PSEO versus AP courses

Matthew Egger, copy editor

For students looking to earn college credit before they leave high school, get a leg up in college admissions, or learn more than they might in an average high school class, there are many different options at Edina High School. Advanced Placement (AP) classes and Post-Secondary Enrollment Options (PSEO) are two examples of programs that allow high school students to pursue a college-level education.

For many reasons, including the recognizability of AP classes, the openness of the program, and the convenience of being able to take the classes in one’s high school building, AP classes are a better option than PSEO courses for students looking to push themselves and earn college credit.

AP courses require no extra enrollment process or application, and students earn college credit if they score high enough on their exams in May. While Edina offers a plethora of AP courses, any student is allowed to take an AP exam regardless if they have taken the course in school. “Self-studying,” or preparing for an exam without taking the course in school, is a great option for those that wish to earn college credit but cannot fit an extra AP class into their schedule.

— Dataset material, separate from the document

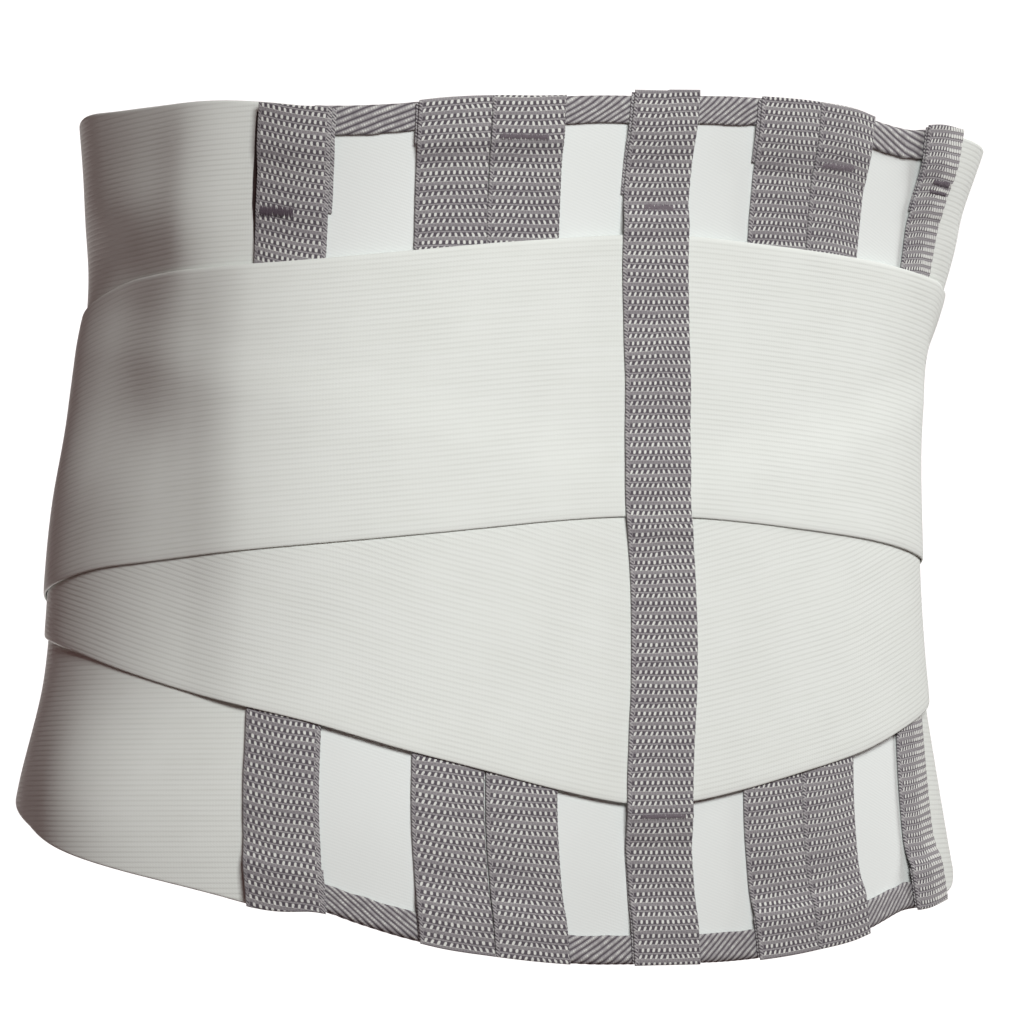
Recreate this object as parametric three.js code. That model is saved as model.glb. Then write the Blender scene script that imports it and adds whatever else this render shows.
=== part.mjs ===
// Sacrolumbar support belt in its worn form, closed round a torso that isn't there.
// Millimetres, +Z up. The spine line faces -Y, the front closure faces +Y, the wearer's left is -X.
// The origin is the middle of the waist hollow, at half of the belt's height.

import * as THREE from "three";

// Driving sizes
const beltHeight = 290;
const waistHalfBreadth = 155;
const waistBackDepth = 126;
const waistFrontDepth = 120;
const halfGirth = 440;
const tapeWidth = 25;
const strapWidth = 95;

// Walls of cloth and the air left between two layers
const panelWall = 1.5;
const strapWall = 1.2;
const tapeWall = 1.4;
const bindingWall = 1.2;
const patchWall = 1.4;
const layerGap = 0.4;
const tapeBulge = 0.25;

// Places along the girth, measured from the spine
const doubleTapesStart = 35.5;
const outerTapeStart = 113.8;
const panelSeam = outerTapeStart + tapeWidth / 2;
const tapedEnd = outerTapeStart + tapeWidth;
const strapLandingEnd = tapedEnd + 26;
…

PSEO, however, requires high schoolers to apply and enroll in a post-secondary school, meaning that students in PSEO spend little to no time in their high school building. This often creates a disconnect between PSEO students and their high school peers, whom they used to see on a daily basis at school, but no longer maintain contact with. The application process makes it a much more exclusive program, in contrast to its extremely accessible AP counterpart.

The fact that PSEO courses take place in a college building means that high school students enrolled in the program must find a mode of transportation to get to their classes. This requirement makes PSEO inaccessible to students that do not have their own cars or other means of transportation. In contrast, AP courses are either taken at a student’s own high school, or the student “self-studies” on their own time at home. The convenience and overall openness of AP courses is a large part of what makes them greatly superior to PSEO classes.

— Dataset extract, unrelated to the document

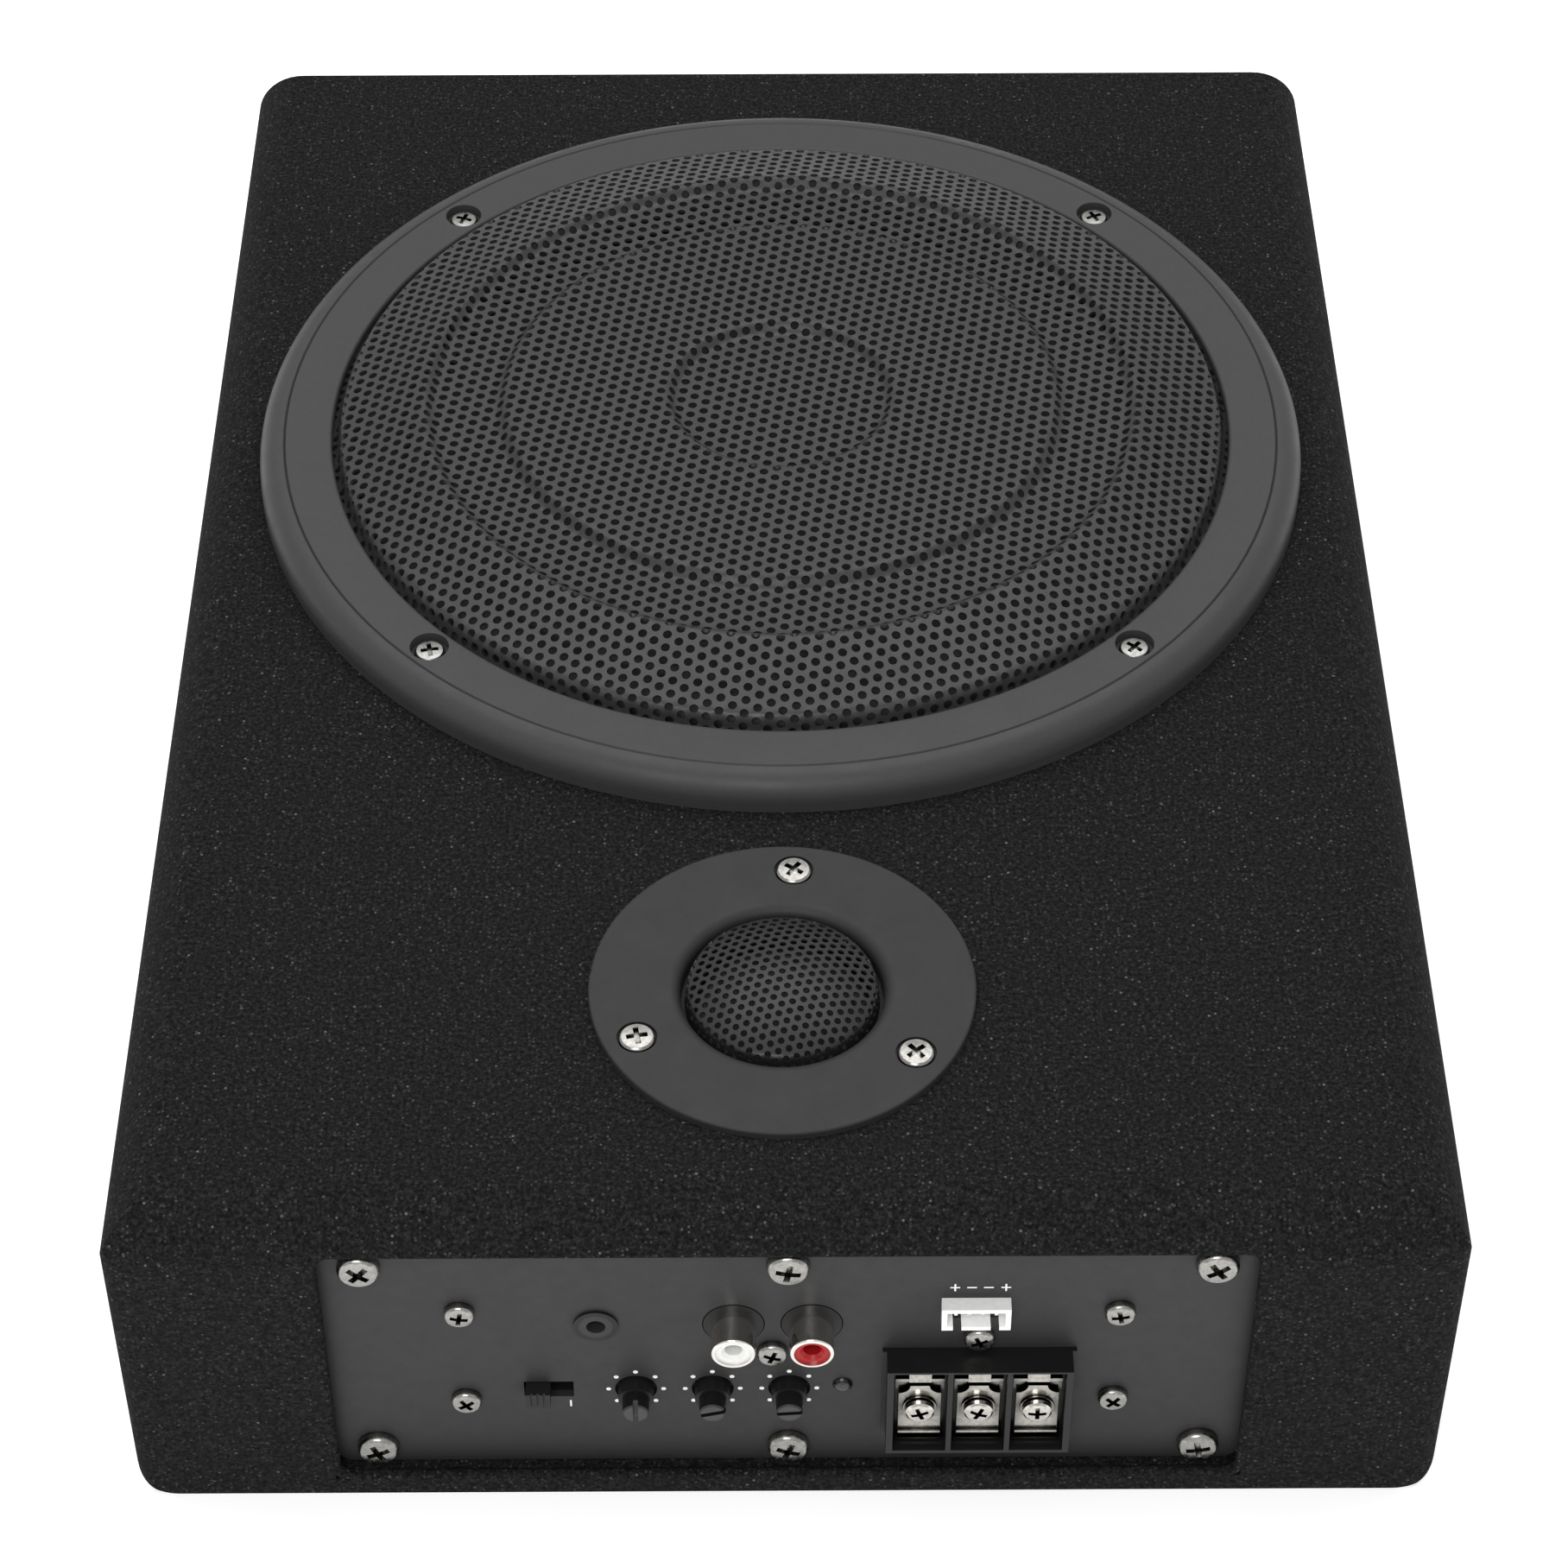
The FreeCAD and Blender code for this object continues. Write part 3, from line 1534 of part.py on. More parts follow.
def power_stage():
    """The transformer core with its winding, the capacitors and the power transistors."""
    left, right = sink_faces()
    level = D.main_board_level + D.circuit_board
    winding = 6.2
    centre = 11.0
    ring = doc.addObject("Part::Torus", "transformer")
    bind(ring, "Radius1", centre)
    bind(ring, "Radius2", winding)
    place(ring, (-24.0, -118.0, level + winding))
    node(ring)

    cans = []
    for index, (x, y) in enumerate(((24, -100), (24, -118), (42, -100), (42, -118))):
        corners = [
            (0, 0),
            (6.3, 0),
            (6.3, 1.6),
            (5.9, 2.2),
            (6.3, 2.8),
            (6.3, 21),
            (5.7, 21.6),
            (0, 21.6),
        ]
        cans.append(lathe(f"capacitor_{index}", corners, (x, y, level)))
    node(group("filter_capacitors", cans))

    packages = []
    for side, face, out in (("left", left, 1), ("right", right, -1)):
        for index, y in enumerate((-146, -130, -114)):
            near, far = face, face + 4.4 * out
            low, high = (near, far) if out > 0 else (far, near)
            packages.append(
                block(
                    f"transistor_{side}_{index}",
                    (low, y - 5.1, level),
                    (high, y + 5.1, level + 16),
                )
            )
    node(group("power_transistors", packages))


# Building and writing


def build():
    """Makes every sub-part."""
    core = rounded_box("wood_core", D.carpet)
    boards(core)
    carpet(core)
    grille_ring()
    grille_mesh()
    woofer_frame()
    woofer_suspension()
    woofer_cone()
    woofer_motor()
    woofer_terminals()
    tweeter_case()
    tweeter_mesh()
    tweeter_driver()
    amp_panel()
    rca_sockets()
    aux_jack()
    mode_switch()
    level_controls()
    power_light()
    input_header()
    power_terminals()
    circuit_boards()
    heat_sinks()
    power_stage()
    fasteners()
    doc.recompute()


def check():
    """Stops before anything is written if an object failed or a sub-part isn't sound."""
    for thing in doc.Objects:
        if any(word in thing.State for word in ("Invalid", "Error")):
            raise RuntimeError(f"{thing.Name} failed: {thing.State}")
    for thing in NODES:
        shape = thing.Shape
        if shape.isNull() or not shape.isValid() or not shape.Solids:
            raise RuntimeError(f"{thing.Label} has no valid solid")


def write():
    """Writes each sub-part under its label."""
    os.makedirs("parts", exist_ok=True)
    for thing in NODES:
        thing.Shape.exportStep(f"parts/{thing.Label}.step")
        count = len(thing.Shape.Solids)
        print(f"{thing.Label}: {count} solid(s), {thing.Shape.Volume / 1000:.2f} cm3")
    print(f"{len(NODES)} sub-parts")


build()
check()
write()
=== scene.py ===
import math

import bmesh
import bpy
from mathutils import Matrix, Vector


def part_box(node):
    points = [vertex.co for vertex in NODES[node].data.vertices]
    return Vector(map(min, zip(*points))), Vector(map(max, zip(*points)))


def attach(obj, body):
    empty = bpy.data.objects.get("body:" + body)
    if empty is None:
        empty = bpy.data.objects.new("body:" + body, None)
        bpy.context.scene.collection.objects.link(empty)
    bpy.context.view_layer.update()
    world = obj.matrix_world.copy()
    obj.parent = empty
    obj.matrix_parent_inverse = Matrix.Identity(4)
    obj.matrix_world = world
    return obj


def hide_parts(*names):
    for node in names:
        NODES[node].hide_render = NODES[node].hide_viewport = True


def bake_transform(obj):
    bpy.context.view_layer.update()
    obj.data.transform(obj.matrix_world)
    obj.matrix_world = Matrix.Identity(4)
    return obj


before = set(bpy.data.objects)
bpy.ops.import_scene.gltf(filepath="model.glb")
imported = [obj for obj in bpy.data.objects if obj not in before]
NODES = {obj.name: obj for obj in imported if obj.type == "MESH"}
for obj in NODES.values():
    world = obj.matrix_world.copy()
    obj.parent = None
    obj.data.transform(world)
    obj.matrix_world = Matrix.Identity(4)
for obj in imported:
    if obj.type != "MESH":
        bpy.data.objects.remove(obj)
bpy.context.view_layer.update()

MM = 0.001
FIXED = "enclosure"
TAU = math.tau

# Metres; pitch, yaw and roll in degrees; millimetres for the sensor and the lens
CAMERA_PLACE = (-0.00246, -0.6535, 0.6689)
CAMERA_ANGLES = (44.96, 0.26, -0.06)
CAMERA_SENSOR = 36
CAMERA_LENS = 96.2
WORLD_LIGHT = 0.75
FLOOR_REACH = 6
FLOOR_GLOW = 0.33

# Radians that Blender's wave texture goes through in one unit, at a scale of one
WAVE_UNIT = 20

FELT_DARK = (0.0035, 0.0035, 0.0035)
FELT_MID = (0.0105, 0.0105, 0.0106)
FELT_PALE = (0.028, 0.028, 0.0282)
FELT_END = (0.06, 0.06, 0.06)
FELT_GLINT = (0.14, 0.14, 0.14)


# Camera, light and floor


def camera():
    """Puts the camera where the photograph was taken from: high in front, looking down at 45 degrees."""
    pitch, yaw, roll = (math.radians(angle) for angle in CAMERA_ANGLES)
    ahead = Vector(
        (math.sin(yaw) * math.cos(pitch), math.cos(yaw) * math.cos(pitch), -math.sin(pitch))
    )
    level = Vector((math.cos(yaw), -math.sin(yaw), 0))
    over = level.cross(ahead)
    across = level * math.cos(roll) + over * math.sin(roll)
    up = over * math.cos(roll) - level * math.sin(roll)
    data = bpy.data.cameras.new("camera")
    data.sensor_width = CAMERA_SENSOR
    data.lens = CAMERA_LENS
    data.clip_start, data.clip_end = 0.05, 20
    held = bpy.data.objects.new("camera", data)
    axes = Matrix((across, up, -ahead)).transposed().to_4x4()
    held.matrix_world = Matrix.Translation(CAMERA_PLACE) @ axes
    bpy.context.scene.collection.objects.link(held)
    bpy.context.scene.camera = held


def softbox(name, place, target, size, power):
    """A rectangular area light that faces a point."""
    data = bpy.data.lights.new(name, "AREA")
    data.shape = "RECTANGLE"
    data.size, data.size_y = size
    data.energy = power
    lamp = bpy.data.objects.new(name, data)
    lamp.location = place
    lamp.rotation_mode = "QUATERNION"
    lamp.rotation_quaternion = (Vector(target) - Vector(place)).to_track_quat("-Z", "Y")
    bpy.context.scene.collection.objects.link(lamp)


def studio():
    """A soft lamp above and behind, another high in front, and a pale floor."""
    scene = bpy.context.scene
    scene.view_settings.view_transform = "Standard"
    world = bpy.data.worlds.new("studio")
    world.use_nodes = True
    background = world.node_tree.nodes["Background"]
    background.inputs["Color"].default_value = (1, 1, 1, 1)
    background.inputs["Strength"].default_value = WORLD_LIGHT
    scene.world = world
    softbox("overhead", place=(0.0, 0.55, 1.5), target=(0, 0, 0), size=(1.6, 1.2), power=13)
    softbox("front", place=(-0.25, -1.25, 1.4), target=(0, 0, 0.05), size=(0.8, 0.6), power=12)

    mesh = bpy.data.meshes.new("floor")
    sides = ((-1, -1), (1, -1), (1, 1), (-1, 1))
    corners = [(x * FLOOR_REACH, y * FLOOR_REACH, 0) for x, y in sides]
    mesh.from_pydata(corners, [], [(0, 1, 2, 3)])
    floor = bpy.data.objects.new("floor", mesh)
    scene.collection.objects.link(floor)
    look = Look("floor_paper")
    tone = look.noise(3, 2)
    look.colour(look.ramp(tone, (0, (0.9, 0.9, 0.9)), (1, (0.93, 0.93, 0.93))))
    look.surface(roughness=0.9, specular=0.1)
    look.glow((1, 1, 1), FLOOR_GLOW)
    mesh.materials.append(look.material)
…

While PSEO credits are not always transferable to private colleges and universities, AP scores often fulfill college graduation requirements, or at a minimum, allow students to begin in a higher level course than their fellow classmates. For example, Normandale Community College is a school where many Edina PSEO students enroll. If a PSEO student at Normandale later attended, for instance, Dartmouth College upon his or her graduation, Dartmouth would not take any of the credits that the students earned while studying at Normandale due to its community college status. However, Dartmouth offers higher placement in freshman classes based on a student’s score in 17 different AP courses. Clearly, this makes AP a much more viable option than PSEO for students that wish to challenge themselves in high school while also earning placement into higher level college courses upon their matriculation in college.

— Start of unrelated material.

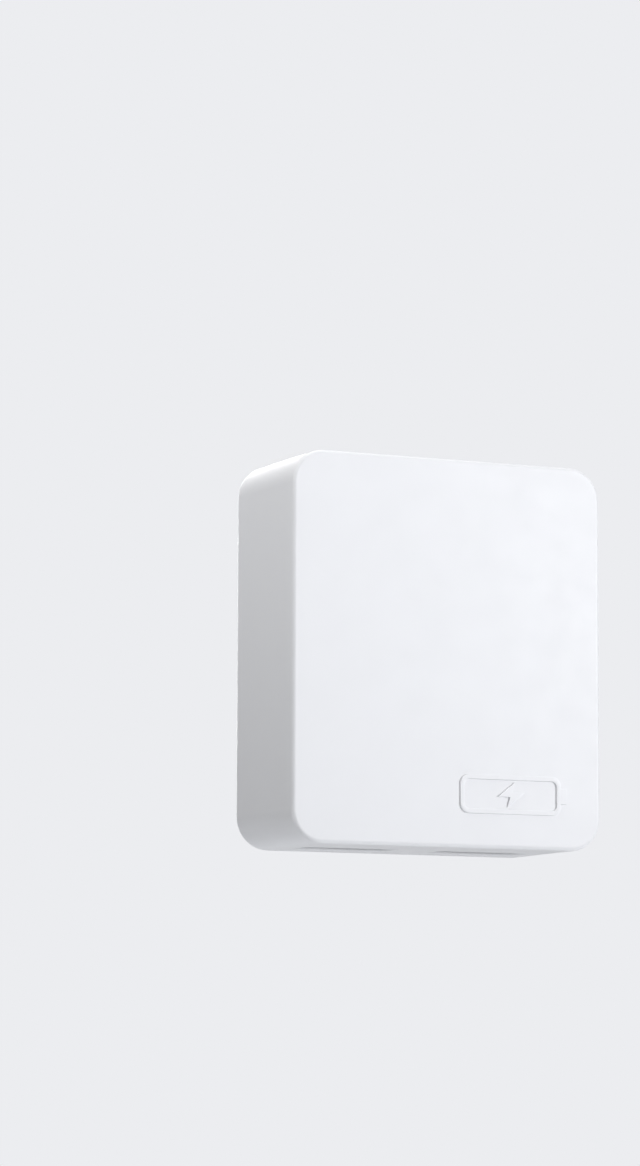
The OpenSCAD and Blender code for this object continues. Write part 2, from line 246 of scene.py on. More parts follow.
def strip(name, path, across, width, thickness):
    """A flat ribbon along a path of points; across is the unit vector of its width."""
    rings = []
    for p, ahead in headings(path):
        normal = across.cross(ahead).normalized()
        half, t = across * width / 2, normal * thickness / 2
        rings.append([p + half + t, p - half + t, p - half - t, p + half - t])
    return loft(name, rings)


def smooth_path(points, radius, steps=5):
    """The same path with its corners rounded."""
    points = [Vector(p) for p in points]
    out = [points[0]]
    for before, here, after in zip(points, points[1:], points[2:]):
        reach = min(radius, (here - before).length / 2.1, (after - here).length / 2.1)
        a = here + (before - here).normalized() * reach
        b = here + (after - here).normalized() * reach
        for i in range(steps + 1):
            t = i / steps
            out.append(a * (1 - t) ** 2 + here * 2 * t * (1 - t) + b * t * t)
    return out + [points[-1]]


def wire(name, path, r, segments=12):
    """A round wire along a path."""
    rings = []
    side = None
    turns = [2 * math.pi * k / segments for k in range(segments)]
    for p, ahead in headings(path):
        if side is None:
            side = ahead.orthogonal().normalized()
        side = (side - ahead * side.dot(ahead)).normalized()
        up = ahead.cross(side)
        rings.append([p + (side * math.cos(t) + up * math.sin(t)) * r for t in turns])
    return loft(name, rings)


def finish_piece(obj, name, slot, replaces=(), look=None, angle=30, body="charger"):
    """Turns obj to metres, shades it, and hangs it on its CAD body; look is the slot's own unless given."""
    obj.name = name
    obj.data.transform(Matrix.Scale(MM, 4))
    obj.data.shade_smooth()
    obj.data.set_sharp_from_angle(angle=math.radians(angle))
    obj.modifiers.new("weighted_normals", "WEIGHTED_NORMAL").keep_sharp = True
    obj.data.materials.clear()
    obj.data.materials.append(MATERIALS[look or slot])
    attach(obj, body)
    if replaces:
        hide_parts(*replaces)


def tinned(name, parts, replaces=(), angle=30):
    """Leads, pins, end caps or solder as one tinned piece."""
    finish_piece(merge("tinned", parts), name, "bright_steel", replaces, "tin", angle)


# ---------- materials ----------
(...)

Many critics of AP argue that AP exams are too expensive for students, causing high schoolers from lower income families to avoid registering for the tests. Critics also point to the fact that PSEO is tuition free. However, at Edina, financial aid is given to any student that wishes to take an AP exam but cannot afford to do so. In addition to this, costs spent on transportation to a PSEO institution would likely greatly exceed the costs of registering for an AP exam eventually.

The accessibility and ease of gaining college credit by enrolling in AP courses are what make them a great option for high schoolers that want to challenge themselves both in high school and college. The exclusiveness and logistical difficulties in attending a PSEO program make it a far less viable option for driven students. For the avid learners, students wanting a leg up in their college application process, or placement into an advanced class upon enrollment in college, AP is undoubtedly a better option than PSEO.